The DPI Fisheries in an August letter to Council acknowledged "The ecological importance of seagrass beds and the endangered status of Posidonia australis."  Commenting that one square metre of seagrass can produce one tonne of fish per year.

This week scientists from the University of Wollongong were recognised for their research into blue carbon and awarded an Australian Museum Eureka Prize for science. Blue carbon is carbon captured and stored by oceans and coastal ecosystems including seagrasses, mangroves and salt marshes. 

It is our responsibility to protect the environment for future generations."

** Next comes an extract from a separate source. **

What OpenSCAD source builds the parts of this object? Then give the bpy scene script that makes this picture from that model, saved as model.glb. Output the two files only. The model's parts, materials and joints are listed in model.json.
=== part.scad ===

The former councillors statement has been echoed by others this week, pointing out that ''the process was back the front from the outset with no REF in place prior to consultation opening and that presented after that had closed pointing out this will be the death of this beach.''

The symbolic band wagon jumping on regarding climate change is cancelled out by factual and actual on purpose destruction of the environment and the fauna that lives here - and equates to a big fail.

This is a clear case of what happens when you have people living outside of Pittwater deciding Pittwater's fate and those voted in to look after Pittwater's interest continuing their track record of voting against Pittwater.

During a week when yet more dog attacks on little penguins are being reported elsewhere the decision lends a clear insight into the priorities of those at present overseeing Pittwater and sends a great message to all outside Pittwater for the first week of Spring 2019;

''Welcome to Dog faeces, wildlife killing and habitat destruction Beach.....'' - formerly 'Palm Beach'.

June 2019: dog in northern end of Station Beach having a ball thrown into the water for it, at low tide, by its owner (a no dogs area then) - the clearly stated intention of the dog lobbyists is to access Barrenjoey National Park, an agenda this council as now enabled.